Industry misconception: a clean temperature graph proves the warehouse
The common mistake is trusting the graph because it looks disciplined. Smooth line. No alarm. Nice export for the audit file.
The question is: where was the sensor?
If the sensor is in a stable pocket and the stock sits somewhere more exposed, the graph proves very little. It may prove the warehouse has a cold corner. It may prove the refrigeration plant works. It may not prove the seafood pallet near the loading door was protected.
Another mistake is mapping once, under ideal conditions, and filing the report forever. Empty store. Quiet day. Doors closed. Freshly serviced equipment. That tells you something. It does not tell you what happens during summer loading, Christmas peak, repeated dispatch waves or a full freezer with high pallets blocking return air.

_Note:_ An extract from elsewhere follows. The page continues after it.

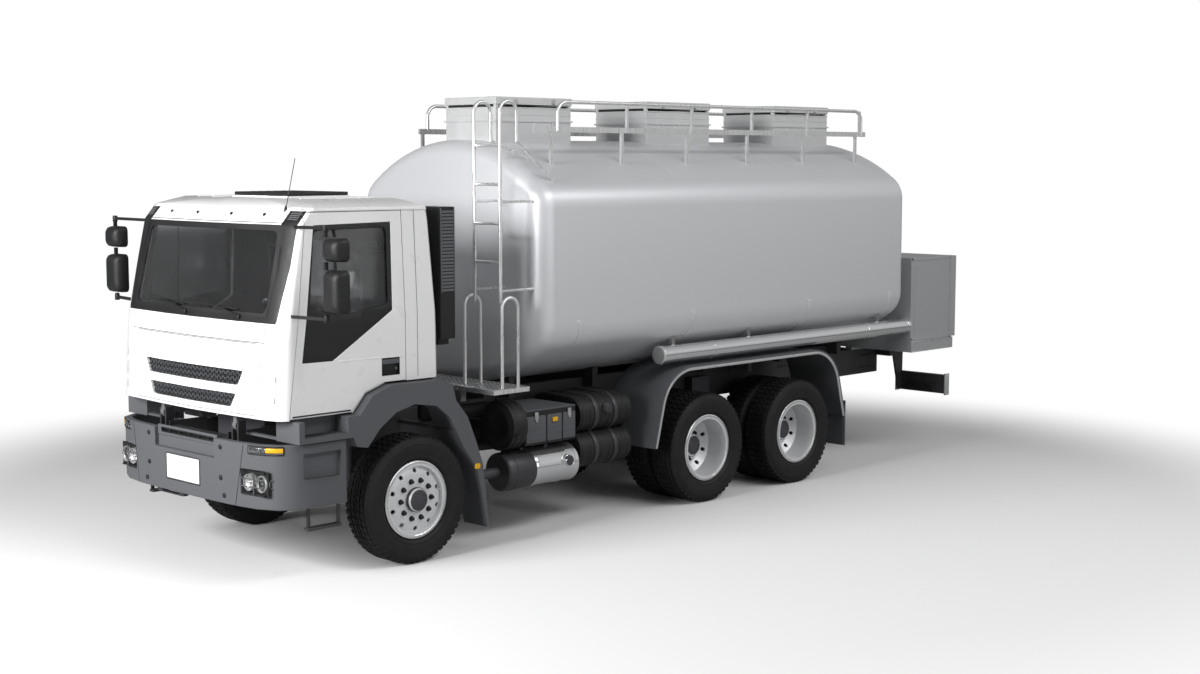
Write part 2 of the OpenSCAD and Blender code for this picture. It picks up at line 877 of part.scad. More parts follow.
module air_cleaner() {
    color("#1d1e20")
        from_front_axle() {
            // Intake tower behind the cab and the duct down to the filter drum.
            block([800, 345, 1790], [1120, 500, 2870]);
            rod([800, 425, 1100], [800, 425, 1800], 55);
            rod([800, 425, 1120], [800, 1140, 1120], 55);
            translate([800, 425, 1120])
                sphere(r = 55);
            block([780, 370, 1740], [1060, 480, 1800]);
            rod([1000, 1065, 985], [1000, 1225, 985], 215);
            block([rail_x, 1110, 930], [820, 1170, 1000]);
        }
}

module side_lockers() {
    color("#26282a")
        from_front_axle()
            both_sides() {
                block([560, 1250, 800], [1150, 1860, 1100]);
                block([rail_x, 1400, 880], [565, 1450, 960]);
                block([rail_x, 1650, 880], [565, 1700, 960]);
            }
}

module muffler() {
    x = 1000;
    z = 582;
    r = 165;
    color("#c0c2c4")
        from_front_axle() {
            rod([x, 1060, z], [x, 1900, z], r);
            rod([x, 1750, z + 40], [x + 195, 1750, z + 40], 48);
            // Pipe from the engine.
            bent_rod([[x, 1070, z], [x, 830, z], [280, 830, z], [280, 550, z]], 45);
            // Hangers to the rail.
            for (y = [1330, 1620]) {
                block([rail_x, y - 20, z + 150], [x + 20, y + 20, z + 185]);
                block([rail_x, y - 20, z + 150], [rail_x + 30, y + 20, rail_z0 + 60]);
            }
        }
}

module fuel_tank_half(z) {
    r = 163;
    for (x = [640, 965])
        rod([x, 1945, z], [x, 2600, z], r);
    block([640, 1945, z - r], [965, 2600, z + r]);
}

module fuel_tanks() {
    color("#1f2022")
        from_front_axle()
            both_sides() {
                fuel_tank_half(665);
                fuel_tank_half(985);
                // Cradle arms and the strap feet on the rail.
                for (y = [2140, 2400])
                    block([rail_x, y - 30, 860], [660, y + 30, 960]);
            }
}

// ---- cab ----

// Height, front of the middle, front corner depth, half width, rear wall
cab_sections = [[1285, -1335, 110, cab_half_w, 305],
                [1860, -1300, 110, cab_half_w, 300],
                [2031, -1275, 100, cab_half_w, 295],
                [2760, -1110, 70, cab_half_w - 33, 250],
                [2886, -1000, 60, cab_half_w - 40, 235],
                [2948, -830, 60, cab_half_w - 220, 60]];
cab_bow = 45;
cab_corner_w = 250;

// Plan of the cab at one section, moved inwards by inset.
function cab_plan(section, inset) =
    let (f = section[1] + inset, hw = section[3] - inset, back = section[4] - inset,
         turn = hw - cab_corner_w + inset * 0.8,
         half = concat([[0, f], [turn * 0.5, f + cab_bow * 0.3], [turn, f + cab_bow]],
                       [for (a = [15 : 15 : 90]) [turn + (hw - turn) * sin(a),
                                                f + cab_bow + section[2] * (1 - cos(a))]],
                       [[hw, back - 40], [hw - 40, back]]))
    concat(half, [for (i = [len(half) - 1 : -1 : 1]) [-half[i].x, half[i].y]]);

module cab_hull(inset) {
    last = len(cab_sections) - 1;
    hull()
        for (i = [0 : last]) {
            s = cab_sections[i];
            lift = i == 0 ? inset : (i == last ? -inset - 1 : 0);
            translate([0, 0, s[0] + lift])
                linear_extrude(1)
                    polygon(cab_plan(s, inset));
        }
}

// What the wheel arch takes out of the cab's underside; grow leaves a floor over it.
module arch_space(grow) {
    side_plate(-1300, 1300)
        polygon([[arch_line[0].x - grow, 1200], [arch_line[0].x - grow, arch_line[0].y + grow / 2],
                 [arch_line[1].x - grow * 0.6, arch_line[1].y + grow],
                 [arch_line[2].x, arch_line[2].y + grow], [500, arch_line[2].y + grow],
                 [500, 1200]]);
}

// Space over the engine.
module tunnel_space(grow) {
    block([-420 - grow, -1030 - grow, 1200], [420 + grow, 500, 1530 + grow]);
}

door_outline = [[-1174, 1296], [-593, 1296], [-463, 1438], [-266, 1500], [-50, 1500],
                [-56, 2852], [-972, 2852]];
door_window = [[-1052, 1712], [-765, 1708], [-174, 2067], [-160, 2765], [-905, 2755]];

// The left door's depth from its inner face outwards; the faces lean in like the cab's side.
module door_slab(inner) {
    top = cab_sections[3];
    cross_plate(-1300, 200)
        polygon([[cab_half_w - inner, 1200], [cab_half_w - inner, cab_sections[2][0]],
                 [top[3] - inner, top[0]], [top[3] - inner - 8, top[0] + 140],
                 [cab_half_w + 20, top[0] + 140], [cab_half_w + 20, 1200]]);
}

// Both door openings: the panel's depth, then a smaller one inside the seal lip.
module door_spaces() {
    both_sides() {
        intersection() {
            side_plate(cab_half_w - 200, cab_half_w + 20)
                offset(delta = panel_gap)
                    polygon(door_outline);
            door_slab(door_t + seat_gap);
        }
        // The door's bottom edge hangs free in front of the wheel arch.
        intersection() {
            side_plate(cab_half_w - 200, cab_half_w + 20)
                polygon([[door_outline[0].x - panel_gap, 1200], [-587, 1200], [-587, 1310],
                         [door_outline[0].x - panel_gap + 2, 1310]]);
            door_slab(door_t + seat_gap);
        }
        side_plate(cab_half_w - 200, cab_half_w + 20)
            offset(delta = -lip_w)
                polygon(door_outline);
    }
}

hatch_half_w = 330;
hatch_y0 = -560;
hatch_y1 = -60;
hatch_z = 2960;

// Axis that the cab tilts about, and the fork that carries each hinge lug.
tilt_y = -1215;
tilt_z = 1195;
tilt_pin_r = 20;
lug_x0 = 500;
lug_x1 = 545;

module tilt_lug() {
    difference() {
        union() {
            rod([lug_x0, tilt_y, tilt_z], [lug_x1, tilt_y, tilt_z], 42);
            block([lug_x0, tilt_y - 32, tilt_z], [lug_x1, tilt_y + 32, cab_sections[0][0] + 5]);
        }
        rod([lug_x0 - 5, tilt_y, tilt_z], [lug_x1 + 5, tilt_y, tilt_z], tilt_pin_r + running_gap);
    }
}

module tilt_fork() {
    front_y = beam_y1 + seat_gap;
    for (x = [lug_x0 - 26, lug_x1 + 6])
        block([x, front_y, 1000], [x + 20, tilt_y + 36, tilt_z + 38]);
    rod([lug_x0 - 26, tilt_y, tilt_z], [lug_x1 + 26, tilt_y, tilt_z], tilt_pin_r);
    block([rail_x - rail_t, front_y, 1000], [lug_x1 + 26, tilt_y + 36, 1060]);
}

module cab_shell() {
    color("#f2f2f2")
        from_front_axle() {
            both_sides()
                tilt_lug();
            difference() {
                union() {
                    cab_hull(0);
                    // Raised frame of the roof hatch.
                    block([-hatch_half_w - 60, hatch_y0 - 60, 2880],
                          [hatch_half_w + 60, hatch_y1 + 60, hatch_z]);
                }
                difference() {
                    cab_hull(cab_wall);
                    arch_space(50);
                    tunnel_space(40);
                }
                arch_space(0);
                tunnel_space(0);
                door_spaces();
                // Windscreen, rear window, hatch and grille openings.
                block([-screen_half_w, -1500, screen_z0], [screen_half_w, -960, screen_z1]);
                block([-520, 150, 2080], [520, 400, 2560]);
                block([-hatch_half_w, hatch_y0, 2700], [hatch_half_w, hatch_y1, hatch_z + 10]);
                difference() {
                    flap_block(panel_gap);
                    behind_flap(flap_t + seat_gap);
                }
                flap_block(-lip_w);
            }
        }
}

// Plane of the windscreen: y of the outer face at a height.
function screen_y(z) = -1275 + 36 + (z - 2031) * (165 / 729);

module cab_glass() {
    g = seat_gap;
    color("#3c4146", 0.6)
        from_front_axle() {
            side_plate(-screen_half_w + g, screen_half_w - g)
                polygon([[screen_y(screen_z0 + g), screen_z0 + g],
                         [screen_y(screen_z0 + g) + glass_t, screen_z0 + g],
                         [screen_y(screen_z1 - g) + glass_t, screen_z1 - g],
                         [screen_y(screen_z1 - g), screen_z1 - g]]);
            block([-520 + g, 205, 2080 + g], [520 - g, 205 + glass_t, 2560 - g]);
        }
}

// A square bar between two points.
module bar(from, to, w) {
    d = to - from;
    translate(from)
        rotate([0, acos(d.z / norm(d)), atan2(d.y, d.x)])
            translate([-w / 2, -w / 2, 0])
                cube([w, w, norm(d)]);
}

module mirror_side() {
    // Housings as low and high z.
    for (z = [[2110, 2440], [2500, 2680]])
        block([1450, -1105, z[0]], [1672, -985, z[1]]);
    block([1488, -1088, 2060], [1512, -1062, 2770]);
    bar([1000, -1028, 2745], [1500, -1075, 2750], 24);
    bar([1080, -1140, 2075], [1500, -1075, 2075], 24);
}

module mirrors() {
    color("#232527")
        from_front_axle()
            both_sides()
                difference() {
                    mirror_side();
                    cab_hull(-seat_gap);
                }
}

module seat(x) {
    // Cushion, back and pedestal.
    block([x - 240, -370, 1760], [x + 240, 110, 1900]);
    block([x - 230, 40, 1880], [x + 230, 155, 2540]);
    block([x - 130, 45, 2560], [x + 130, 125, 2730]);
    block([x - 60, 70, 2530], [x + 60, 110, 2600]);
    block([x - 185, -250, arch_line[2].y + 50 + seat_gap], [x + 190, 60, 1762]);
}

module seats() {
    color("#2f3236")
        from_front_axle() {
            seat(650);
            seat(-650);
        }
}

steering_x = 600;
steering_y = -770;
steering_z = 2060;
steering_tilt = 28;

module dashboard() {
    color("#2b2d2f")
        from_front_axle() {
            intersection() {
                block([-1085, -1300, 1800], [1085, -930, 2020]);
                cab_hull(cab_wall + seat_gap);
            }
            // Steering column.
            translate([steering_x, steering_y, steering_z])
                rotate([-steering_tilt, 0, 0])
                    translate([0, 0, -330])
                        cylinder(r = 35, h = 300 - seat_gap);
        }
}

module steering_wheel() {
    color("#1b1c1d")
        from_front_axle()
            translate([steering_x, steering_y, steering_z])
                rotate([-steering_tilt, 0, 0]) {
                    rotate_extrude()
                        translate([steering_r - 15, 0])
                            circle(r = 15);
                    translate([0, 0, -30])
                        cylinder(r = 70, h = 40);
                    for (a = [90 : 90 : 360])
                        rotate([0, 0, a + 45])
                            block([0, -18, -12], [steering_r - 12, 18, 4]);
                }
}

// A door is a piece of the cab's own skin, with its window cut out.
module door() {
    difference() {
        intersection() {
            side_plate(cab_half_w - 200, cab_half_w + 10)
                polygon(door_outline);
            cab_hull(0);
            door_slab(door_t);
        }
        side_plate(cab_half_w - 250, cab_half_w + 20)
            polygon(door_window);
        // Handle pocket.
        block([cab_half_w - 20, -290, 1548], [cab_half_w + 10, -110, 1690]);
    }
    // Handle bar in the pocket.
    block([cab_half_w - 8, -292, 1575], [cab_half_w - 2, -108, 1605]);
}

module left_door() {
    color("#f2f2f2")
        from_front_axle()
            door();
}

module right_door() {
    color("#f2f2f2")
        from_front_axle()
            mirror([1, 0, 0])
                door();
}

module flap_block(grow) {
    block([-flap_half_w - grow, -1500, flap_z0 - grow], [flap_half_w + grow, -1180, flap_z1 + grow]);
}

// What lies behind the flap's inner face, down past its lower edge.
module behind_flap(inset) {
    cab_hull(inset);
    translate([0, 0, -60])
        cab_hull(inset);
}

module grille_flap() {
    color("#f2f2f2")
        from_front_axle()
            intersection() {
                flap_block(0);
                difference() {
                    cab_hull(0);
                    behind_flap(flap_t);
                }
            }
}

module roof_hatch() {
    color("#2a2c2e")
        from_front_axle()
            block([-hatch_half_w - 50, hatch_y0 - 50, hatch_z + seat_gap],
                  [hatch_half_w + 50, hatch_y1 + 50, hatch_z + 30]);
}

chassis_frame();
engine_block();
front_axle();
rear_axles();
bumper();
front_fenders();
rear_mudguards();
tank();
hose_tubes();
ladder();
handrails();
fill_boxes();
cabinet();
air_cleaner();
side_lockers();
muffler();
fuel_tanks();
fill_lid_1();
fill_lid_2();
fill_lid_3();
cabinet_door();
left_knuckle();
right_knuckle();
front_left_tyre();
front_left_rim();
front_right_tyre();
front_right_rim();
mid_left_tyres();
mid_left_rims();
mid_right_tyres();
mid_right_rims();
rear_left_tyres();
rear_left_rims();
rear_right_tyres();
rear_right_rims();
cab_shell();
cab_glass();
mirrors();
seats();
dashboard();
steering_wheel();
left_door();
right_door();
grille_flap();
roof_hatch();
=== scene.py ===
"""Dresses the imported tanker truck: smooth bodies, fittings and finishes around the CAD frame.

Positions inside the classes are in metres and measured from the front axle along y, as the sizes of a
truck are; Shape.done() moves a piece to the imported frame. +Z is up, the front faces -Y and +X is the
truck's left side.
"""
import json
import logging
import math
from dataclasses import dataclass
from enum import Enum
from typing import Callable, Iterable, Sequence

import bmesh
import bpy
from mathutils import Matrix, Vector
from mathutils.bvhtree import BVHTree


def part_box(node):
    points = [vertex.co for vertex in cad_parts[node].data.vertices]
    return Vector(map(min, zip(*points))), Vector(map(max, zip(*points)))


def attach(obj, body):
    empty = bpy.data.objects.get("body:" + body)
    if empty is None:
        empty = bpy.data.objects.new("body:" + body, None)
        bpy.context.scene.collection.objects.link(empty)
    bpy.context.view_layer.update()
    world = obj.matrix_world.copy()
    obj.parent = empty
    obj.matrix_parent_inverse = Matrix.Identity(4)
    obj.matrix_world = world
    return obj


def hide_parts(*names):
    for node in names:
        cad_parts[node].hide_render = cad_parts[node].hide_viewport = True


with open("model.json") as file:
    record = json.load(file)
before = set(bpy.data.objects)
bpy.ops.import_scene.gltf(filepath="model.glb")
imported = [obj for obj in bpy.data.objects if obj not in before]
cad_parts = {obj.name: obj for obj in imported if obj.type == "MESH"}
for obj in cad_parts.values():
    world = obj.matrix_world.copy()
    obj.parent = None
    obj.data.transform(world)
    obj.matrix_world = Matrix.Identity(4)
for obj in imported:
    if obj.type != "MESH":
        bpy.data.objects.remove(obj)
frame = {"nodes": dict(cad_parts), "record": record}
LOG = logging.getLogger("truck")
Point = Sequence[float]
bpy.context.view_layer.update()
BODY_OF = {node: body for body, nodes in frame["record"]["behaviour"]["bodies"].items() for node in nodes}
SLOT_OF = {part["node"]: part["material_slot"] for part in frame["record"]["subparts"]}


def middle_y(node: str) -> float:
    """Middle of a CAD node's box along y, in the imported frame."""
    low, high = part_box(node)
    return (low.y + high.y) / 2


AXLE_Y = middle_y("front_left_tyre")
MID_Y = middle_y("mid_left_rims") - AXLE_Y
REAR_Y = middle_y("rear_left_rims") - AXLE_Y
AXLE_Z = (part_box("front_left_tyre")[0].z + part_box("front_left_tyre")[1].z) / 2
TYRE_R = (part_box("front_left_tyre")[1].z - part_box("front_left_tyre")[0].z) / 2


# ---- finishes ----

class Pattern(Enum):
    """How a finish's surface is broken up."""

    PAINT = "paint"
    BRUSHED = "brushed"
    MOULDED = "moulded"
    CAST = "cast"
    WOVEN = "woven"
    RUBBER = "rubber"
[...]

Thermal mapping should change behaviour. If the report finds a warm zone, then pallet rules, sensor placement, alarm limits, traffic discipline or engineering fixes should follow. Otherwise the map is just an expensive diagram.
Questions buyers should ask suppliers
- When was the cold store last thermally mapped, and was it mapped under real loaded conditions?
- Were sensors placed near doors, evaporators, corners, top racks, low racks and known airflow weak points?
- Which pallet positions were warmest during normal operation?
- Are sensitive goods kept away from mapped warm zones and door-exposed areas?
- How do loading peaks, door openings and staging lanes affect temperature recovery?
- Has the room been mapped in summer, after layout changes or after refrigeration work?
- Are permanent sensors placed because of mapping results, or because they were easy to install?
- Do mapping findings lead to corrective actions, or are they kept only for audit files?
Thermal mapping is not a luxury for large warehouses. It is the practical answer to a simple problem: cold air does not behave evenly just because the room is called a cold store.
A warehouse that knows its warm zones can manage them. A warehouse that does not know them is asking the thermometer to guess.
Frozen food rarely forgives that for long.